1984 All-Ireland Under-21 Hurling Championship Final
- Event: 1984 All-Ireland Under-21 Hurling Championship
| Kilkenny | Tipperary |
| 1-12 | 0-11 |
- Date: 26 August 1984
- Venue: Walsh Park, Waterford

= 1984 All-Ireland Under-21 Hurling Championship final =

The 1984 All-Ireland Under-21 Hurling Championship final was a hurling match that was played at Walsh Park, Waterford on 26 August 1984 to determine the winners of the 1984 All-Ireland Under-21 Hurling Championship, the 20th season of the All-Ireland Under-21 Hurling Championship, a tournament organised by the Gaelic Athletic Association for the champion teams of the four provinces of Ireland. The final was contested by Kilkenny of Leinster and Tipperary of Munster, with Kilkenny winning by 1-12 to 0-11.

The All-Ireland final between Kilkenny and Tipperary was the third championship meeting between the two teams. Kilkenny were appearing in their third final since last winning the title in 1977, while Tipperary were appearing in their sixth final in seven years.

Kilkenny's All-Ireland victory was their first since 1977. The win gave them fourth third All-Ireland title overall and put them in outright third position on the all time roll of honour.

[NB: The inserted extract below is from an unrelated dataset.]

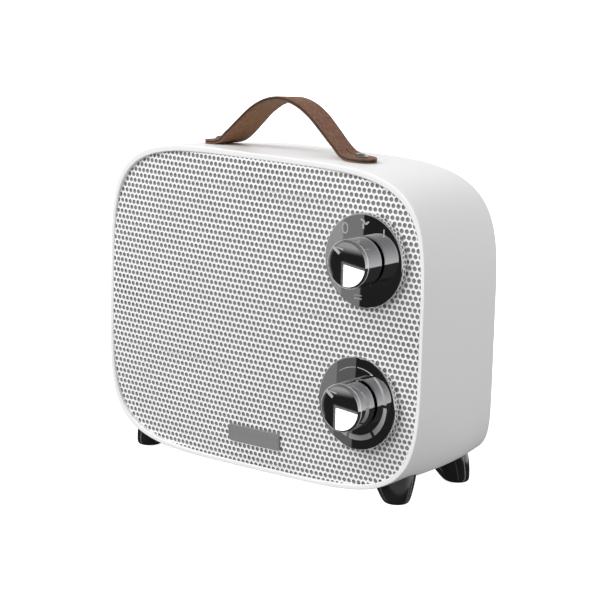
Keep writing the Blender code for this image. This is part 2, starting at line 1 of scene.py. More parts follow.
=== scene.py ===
"""Tabletop ceramic space heater: a tapered white case with a domed perforated front, two chrome
dials, a leather strap handle and four splayed feet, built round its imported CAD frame."""
import json
import math

import bmesh
import bpy
from mathutils import Matrix, Vector

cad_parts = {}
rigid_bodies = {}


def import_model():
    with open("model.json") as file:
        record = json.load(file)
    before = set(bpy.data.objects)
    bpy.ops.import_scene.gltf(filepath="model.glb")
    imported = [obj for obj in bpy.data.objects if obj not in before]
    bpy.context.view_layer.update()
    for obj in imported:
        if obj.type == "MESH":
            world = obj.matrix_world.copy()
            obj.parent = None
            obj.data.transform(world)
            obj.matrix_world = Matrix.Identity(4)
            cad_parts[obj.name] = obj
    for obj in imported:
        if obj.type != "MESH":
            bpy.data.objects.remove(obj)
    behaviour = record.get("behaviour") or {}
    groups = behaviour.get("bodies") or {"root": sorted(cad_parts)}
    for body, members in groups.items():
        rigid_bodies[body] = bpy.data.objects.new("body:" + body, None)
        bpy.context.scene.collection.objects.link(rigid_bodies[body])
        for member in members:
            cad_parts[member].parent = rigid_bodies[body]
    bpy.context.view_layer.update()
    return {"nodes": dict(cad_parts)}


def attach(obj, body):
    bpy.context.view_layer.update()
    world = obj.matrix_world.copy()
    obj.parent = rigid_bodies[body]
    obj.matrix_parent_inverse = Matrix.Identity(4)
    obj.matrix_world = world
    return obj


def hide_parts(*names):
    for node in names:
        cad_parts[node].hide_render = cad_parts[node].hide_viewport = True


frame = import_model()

MM = 0.001


# ---- camera ----------------------------------------------------------------------------------
# A long lens a little above the heater and to its right, turned by a degree and a half.
camera_data = bpy.data.cameras.new("camera")
camera_data.lens, camera_data.sensor_width = 133.4, 36.0
camera_data.clip_start, camera_data.clip_end = 0.05, 60.0
camera = bpy.data.objects.new("camera", camera_data)
bpy.context.scene.collection.objects.link(camera)
camera.matrix_world = (Matrix.Translation((0.84185, -1.08456, 0.38709))
                       @ Matrix.Rotation(math.radians(37.60), 4, "Z")
                       @ Matrix.Rotation(math.radians(90 - 11.47), 4, "X")
                       @ Matrix.Rotation(math.radians(1.46), 4, "Z"))
bpy.context.scene.camera = camera
bpy.context.scene.view_settings.view_transform = "Standard"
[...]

Tipperary's All-Ireland defeat was their fourth ever and their second in succession. It was also their first championship defeat by Kilkenny in this grade.

==Match==

===Details===

26 August 1984
Kilkenny 1-12 - 0-11 Tipperary
  Kilkenny: B Heffernan 1-4, L McCarthy 0-4, P Ryan 0-1, M Rafter 0-1, D Carroll 0-1, P Walsh 0-1.
  Tipperary: M Scully 0-5, J Hayes 0-2, D Fogarty 0-2, A Waters 0-1, D Kealy 0-1.